» **OBJECTIVE**
Repeat exactly, and only, the lines below starting at the line that contains "base_frame();" and ending at the line that contains "before = set(bpy.data.objects)", inclusive of both.

● ● ●

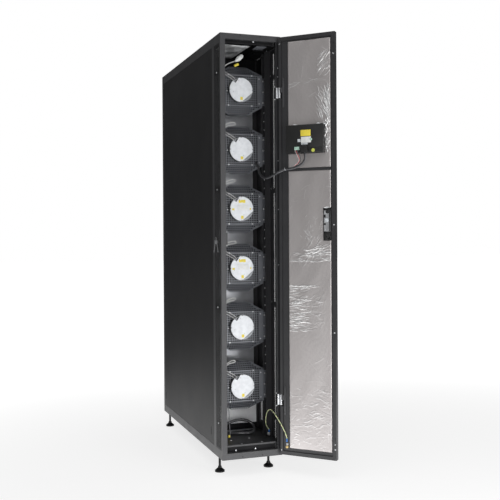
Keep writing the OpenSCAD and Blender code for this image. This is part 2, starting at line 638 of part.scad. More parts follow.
module door_insulation() {
  color("#b9b9bb") at_door() difference() {
    union() {
      blk([47, 3, 44], [foil_u, door_t - 1.5, bar_z]);
      blk([47, 3, bar_z + 12], [foil_u, door_t - 1.5, door_z1 - 26]);
    }
    blk([lock_u - 17, 0, lock_z - 24], [lock_u + 19, 8, lock_z + 126]);
    ycyl([lock_u, -1, lock_z], 9, door_t + 4);
    blk([44.5, 0, ctrl_z - 1], [ctrl_u + 0.5, 20, ctrl_z + ctrl_h + 1]);
    blk([69, 10, ctrl_z + 22], [ctrl_u - 20, door_t + 2, ctrl_z + ctrl_h - 22]);
  }
}
module controller_box() {
  color("#222326") at_door() difference() {
    blk([47, -24, ctrl_z], [ctrl_u, 20, ctrl_z + ctrl_h]);
    blk([48.5, -22.5, ctrl_z + 1.5], [ctrl_u - 1.5, 18.5, ctrl_z + ctrl_h - 1.5]);
  }
}
module door_terminals() {
  color("#2f6b4c") at_door() {
    translate([0, 0, ctrl_z]) {
      blk([80, -34, 13], [107, -24, 28]);
      blk([110, -40, 0], [145, -24, 32]);
      blk([97, -30, 51], [110, -24, 67]);
      blk([152, -32, 7], [164, -24, 23]);
    }
    blk([28, 4.5, 42], [38, 6.5, 64]);
    translate([31, 3.5, 60]) cylinder(r = 3, h = 24);
    ycyl([33.5, -1.5, 48], 8, 6);
  }
}
module display_panel() {
  color("#101114") at_door() difference() {
    union() {
      blk([62, door_t, ctrl_z + 13], [ctrl_u - 13, door_t + 4, ctrl_z + ctrl_h - 12]);
      blk([71, door_t - 8, ctrl_z + 24], [ctrl_u - 22, door_t, ctrl_z + ctrl_h - 24]);
    }
    blk([72, door_t + 3, ctrl_z + 33], [ctrl_u - 23, door_t + 6, ctrl_z + ctrl_h - 22]);
  }
}
module lock_body() {
  color(zinc) at_door() difference() {
    union() {
      blk([lock_u - 13, -8, lock_z + 16], [lock_u + 15, 8, lock_z + 114]);
      blk([lock_u - 15, 4, lock_z - 22], [lock_u + 18, 8, lock_z + 124]);
      blk([lock_u - 7, -5, lock_z + 114], [lock_u + 15, 8, lock_z + 124]);
      blk([lock_u - 7, -5, lock_z - 22], [lock_u + 15, 8, lock_z - 17]);
      ycyl([lock_u, -6, lock_z], 16, 14);
    }
    ycyl([lock_u, -10, lock_z], 6.05, 30);
  }
}
module latch_cam() {
  color(zinc) at_door() union() {
    ycyl([lock_u, -10.5, lock_z], 6, door_t + 10.5 + 20);
    ycyl([lock_u, -10.5, lock_z], 9, 4);
    blk([lock_u - 6, -10.5, lock_z - 24], [lock_u + 6, -6.5, lock_z]);
    blk([lock_u - 7, door_t + 7, lock_z - 6], [lock_u + 7, door_t + 20, lock_z + 6]);
    translate([lock_u, door_t + 13.5, lock_z - 12.5]) cylinder(r = 2.5, h = 25);
  }
}
module handle_dish() {
  color(black) at_door() difference() {
    blk([lock_u - 17, door_t, lock_z - 173], [lock_u + 17, door_t + 6, lock_z + 31]);
    blk([lock_u - 13, door_t + 3, lock_z - 169], [lock_u + 13, door_t + 8, lock_z - 19]);
    ycyl([lock_u, door_t - 4, lock_z], 6.05, 20);
  }
}
module handle_lever() {
  color(black) at_door() difference() {
    union() {
      blk([lock_u - 140, door_t + 8, lock_z - 12], [lock_u - 16, door_t + 19, lock_z + 12]);
      for (s = [-1, 1]) {
        translate([lock_u, door_t + 13.5, lock_z + s * 9.5 - 2.9]) cylinder(r = 6, h = 5.8);
        blk([lock_u - 17, door_t + 8, lock_z + s * 9.5 - 2.9], [lock_u, door_t + 19, lock_z + s * 9.5 + 2.9]);
      }
    }
    translate([lock_u, door_t + 13.5, lock_z - 20]) cylinder(r = 2.55, h = 40);
  }
}

// --- cords -----------------------------------------------------------------------------------------
dc = [door_x, pivot_y];
// point on the open front door from door coordinates
function on_door(u, v, z) = let (a = -u, b = pivot_in - v, c = cos(door_open), s = sin(door_open))
  [dc[0] + c * a - s * b, dc[1] + s * a + c * b, z];
cable_pts = concat([on_door(128, -33, ctrl_z)], smooth([on_door(128, -33, 1431), on_door(128, -33, 1415),
  on_door(108, -24, 1392), on_door(72, -14, 1376), on_door(36, -14, 1364), [120, -640, 1350],
  [110, -590, 1338], [100, -545, 1330], [90, -505, 1338], [84, -478, 1362], [81, plate_y - 23, 1396]], 2),
  [[81, plate_y - 12, 1409], [81, plate_y - 5, 1411], [81, plate_y, 1411]]);
module controller_cable() {
  color("#3c3d40") tube(cable_pts, 6, 8, [0.3, 0.2, 1]);
}
wire_pts = concat([on_door(31, 3.5, 84)], smooth([on_door(31, 3.5, 92), [150, -634, 118], [134, -622, 156],
  [118, -600, 190], [113, -568, 207], [108, -540, 209], [104, -516, 190], [104, -498, 152], [110, -487, 126],
  [119, -479, 110], [127, yf + 124.2, 100]], 2), [[hw - 20, yf + 125, 91], [hw - 20, yf + 125, 84]]);
module earth_wire() {
  color("#c9c23a") tube(wire_pts, 2.5, 8, [0.3, 0.2, 1]);
}

// --- rear door ---------------------------------------------------------------------------------------
rear_t = 28;
module rear_door() {
  color(black) at_rear() difference() {
    union() {
      difference() {
        blk([0, 0, door_z0], [door_w, rear_t, door_z1]);
        blk([2, -1, door_z0 + 2], [door_w - 2, rear_t - 2, door_z1 - 2]);
        blk([32, 0, 40], [door_w - 32, rear_t + 1, door_z1 - 31]);
      }
      blk([14.5, 6.5, door_z0 + 2], [30, 8, door_z1 - 2]);
      blk([28.5, 6.5, door_z0 + 2], [30, rear_t - 2, door_z1 - 2]);
      blk([door_w - 30.5, 16, rear_lock_z - 20], [door_w - 16, 26.5, rear_lock_z + 20]);
    }
    hinge_cut();
    ycyl([door_w - 24, 0, rear_lock_z], 5.05, 40);
  }
}
module rear_door_mesh() {
  w = (door_w - 72) / 5;
  color("#2b2c2f") at_rear() translate([0, rear_t - 2, 0]) rotate([90, 0, 0]) linear_extrude(height = 1.5)
    difference() {
      translate([31, 39]) square([door_w - 62, door_z1 - 69]);
      for (i = [0:1:4]) for (k = [0:1:floor((door_z1 - 105) / 59)]) translate([40 + i * w, 52 + k * 59])
        square([w - 8, 50]);
    }
}
module rear_latch() {
  color(zinc) at_rear() union() {
    ycyl([door_w - 24, -10, rear_lock_z], 5, 42);
    ycyl([door_w - 24, 28.5, rear_lock_z], 13, 7);
    blk([door_w - 30, -10, rear_lock_z - 26], [door_w - 18, -6, rear_lock_z]);
    ycyl([door_w - 24, -10, rear_lock_z], 8, 4);
  }
}

base_frame();
top_frame();
front_post_left();
front_post_right();
rear_post_left();
rear_post_right();
side_panel_left();
side_panel_right();
roof_panel();
vent_strip_left();
vent_strip_right();
fan_bulkhead();
inlet_rings();
fan_rails();
fan_cradle_1();
fan_cradle_2();
fan_cradle_3();
fan_cradle_4();
fan_cradle_5();
fan_cradle_6();
impeller_1();
impeller_2();
impeller_3();
impeller_4();
impeller_5();
impeller_6();
fan_motors();
fan_leads();
cable_duct();
floor_tray();
drain_hose();
cooling_coil();
coil_headers();
control_valve();
drain_pan();
air_filters();
power_box();
frame_screws();
frame_hinges();
foot_1();
foot_2();
foot_3();
foot_4();
door_skin();
door_inner_frame();
door_insulation();
display_panel();
controller_box();
door_terminals();
lock_body();
door_hinge_leaves();
latch_cam();
handle_dish();
handle_lever();
controller_cable();
earth_wire();
rear_door();
rear_door_mesh();
rear_hinge_leaves();
rear_latch();
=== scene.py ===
"""Dresses the in row cooling unit: fine meshes, finishes, cords, camera and plain studio light."""

import logging
import math
import random
from dataclasses import dataclass
from enum import Enum
from typing import Callable, Iterable, Optional, Sequence, Union

import bmesh
import bpy
from mathutils import Matrix, Vector


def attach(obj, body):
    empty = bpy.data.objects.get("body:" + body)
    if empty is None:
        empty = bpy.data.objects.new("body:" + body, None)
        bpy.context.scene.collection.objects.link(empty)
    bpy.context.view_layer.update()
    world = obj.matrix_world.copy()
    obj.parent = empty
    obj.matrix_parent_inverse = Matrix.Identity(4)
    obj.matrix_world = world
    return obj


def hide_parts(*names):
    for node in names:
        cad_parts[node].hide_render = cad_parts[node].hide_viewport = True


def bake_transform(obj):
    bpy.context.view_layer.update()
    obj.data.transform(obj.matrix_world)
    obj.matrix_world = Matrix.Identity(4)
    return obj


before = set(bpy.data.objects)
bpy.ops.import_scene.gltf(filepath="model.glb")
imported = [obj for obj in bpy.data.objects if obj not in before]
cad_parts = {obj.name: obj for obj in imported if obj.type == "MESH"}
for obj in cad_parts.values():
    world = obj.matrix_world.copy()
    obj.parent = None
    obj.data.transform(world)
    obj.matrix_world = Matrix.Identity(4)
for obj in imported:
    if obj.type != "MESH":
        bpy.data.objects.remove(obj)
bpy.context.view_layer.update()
LOG = logging.getLogger("cooler")
MM = 0.001
# cosine of the widest angle at which a face still counts as looking along an axis
FACING = 0.9
Point = Sequence[float]
Value = Union[float, Sequence[float], "Sock"]
Crease = tuple[float, float, float, float, float, float]

# sizes of the part, in metres, that the fine pieces share; MOTOR_Y is the motors' front face and
# TAB_Y the front of the cradles' fixing tabs
HALF_W = 0.150
FRONT_Y = -0.600
PLATE_Y = -0.440
MOTOR_Y = PLATE_Y - 20 * MM
TAB_Y = PLATE_Y + 13 * MM
BULK_Y = -0.282
HINGE_ZS = (0.268, 1.730)
RAIL_TOP = 1.955
RAIL_LOW = 0.042
FAN_Z = tuple(0.313 + 0.290 * i for i in range(6))
PIVOT = Vector((0.141, -0.611, 0.0))
DOOR_INSET = 0.009
OPEN = math.radians(135.0)
DOOR = Matrix(((-math.cos(OPEN), math.sin(OPEN), 0, PIVOT.x - DOOR_INSET * math.sin(OPEN)),
               (-math.sin(OPEN), -math.cos(OPEN), 0, PIVOT.y + DOOR_INSET * math.cos(OPEN)),
               (0, 0, 1, 0), (0, 0, 0, 1)))
# turns a flat sheet upright, and mirrors a piece top to bottom
STAND = Matrix.Rotation(math.pi / 2, 4, "X")
FLIP = Matrix.Diagonal((1, 1, -1, 1))
# the lock's spindle, in millimetres on the door
LOCK_U = 241
LOCK_Z = 1053


class Body(str, Enum):
    """The moving bodies that pieces ride on."""

    CABINET = "cabinet"
    DOOR = "front_door"
    LATCH = "door_latch"
    HANDLE = "door_handle"
    REAR = "rear_door"


class Pick(str, Enum):
    """What an edit-mode selection is made of."""

    FACE = "FACE"
    EDGE = "EDGE"


# --- shader building --------------------------------------------------------------------------------
class Sock:
    """A node's output, on which Python arithmetic adds Math nodes."""

    def __init__(self, tree: "Tree", out: bpy.types.NodeSocket) -> None:
        """Keeps the tree and the output socket."""
        self.tree, self.out = tree, out

    def _math(self, operation: str, *values: Value) -> "Sock":
        """Adds one Math node.

        Args:
            operation: the node's operation.
            values: its inputs in order.

        Returns:
            The node's result.
        """
        return self.tree.node("ShaderNodeMath", {"operation": operation}, dict(enumerate(values)))

    def __add__(self, other: Value) -> "Sock":
        """Adds."""
        return self._math("ADD", self, other)

    def __sub__(self, other: Value) -> "Sock":
        """Subtracts."""
        return self._math("SUBTRACT", self, other)

    def __rsub__(self, other: Value) -> "Sock":
        """Subtracts from a number."""
        return self._math("SUBTRACT", other, self)

    def __mul__(self, other: Value) -> "Sock":
        """Multiplies."""
        return self._math("MULTIPLY", self, other)

    __radd__ = __add__
    __rmul__ = __mul__

    def fraction(self) -> "Sock":
        """Keeps what stands behind the decimal point."""
        return self._math("FRACT", self)

    def sine(self) -> "Sock":
        """Gives the sine of an angle in radians."""
        return self._math("SINE", self)

    def larger(self, other: Value) -> "Sock":
        """Gives the larger of two values."""
        return self._math("MAXIMUM", self, other)

    def clip(self, low: float, high: float) -> "Sock":
        """Maps low..high to 0..1 with a smooth step.

        Args:
            low: value that becomes 0.
            high: value that becomes 1.

        Returns:
            The stepped value.
        """
        return self.tree.node("ShaderNodeMapRange", {"interpolation_type": "SMOOTHSTEP"},
                              {"Value": self, "From Min": low, "From Max": high})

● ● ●

» **OUTPUT BELOW**
base_frame();
top_frame();
front_post_left();
front_post_right();
rear_post_left();
rear_post_right();
side_panel_left();
side_panel_right();
roof_panel();
vent_strip_left();
vent_strip_right();
fan_bulkhead();
inlet_rings();
fan_rails();
fan_cradle_1();
fan_cradle_2();
fan_cradle_3();
fan_cradle_4();
fan_cradle_5();
fan_cradle_6();
impeller_1();
impeller_2();
impeller_3();
impeller_4();
impeller_5();
impeller_6();
fan_motors();
fan_leads();
cable_duct();
floor_tray();
drain_hose();
cooling_coil();
coil_headers();
control_valve();
drain_pan();
air_filters();
power_box();
frame_screws();
frame_hinges();
foot_1();
foot_2();
foot_3();
foot_4();
door_skin();
door_inner_frame();
door_insulation();
display_panel();
controller_box();
door_terminals();
lock_body();
door_hinge_leaves();
latch_cam();
handle_dish();
handle_lever();
controller_cable();
earth_wire();
rear_door();
rear_door_mesh();
rear_hinge_leaves();
rear_latch();
=== scene.py ===
"""Dresses the in row cooling unit: fine meshes, finishes, cords, camera and plain studio light."""

import logging
import math
import random
from dataclasses import dataclass
from enum import Enum
from typing import Callable, Iterable, Optional, Sequence, Union

import bmesh
import bpy
from mathutils import Matrix, Vector


def attach(obj, body):
    empty = bpy.data.objects.get("body:" + body)
    if empty is None:
        empty = bpy.data.objects.new("body:" + body, None)
        bpy.context.scene.collection.objects.link(empty)
    bpy.context.view_layer.update()
    world = obj.matrix_world.copy()
    obj.parent = empty
    obj.matrix_parent_inverse = Matrix.Identity(4)
    obj.matrix_world = world
    return obj


def hide_parts(*names):
    for node in names:
        cad_parts[node].hide_render = cad_parts[node].hide_viewport = True


def bake_transform(obj):
    bpy.context.view_layer.update()
    obj.data.transform(obj.matrix_world)
    obj.matrix_world = Matrix.Identity(4)
    return obj


before = set(bpy.data.objects)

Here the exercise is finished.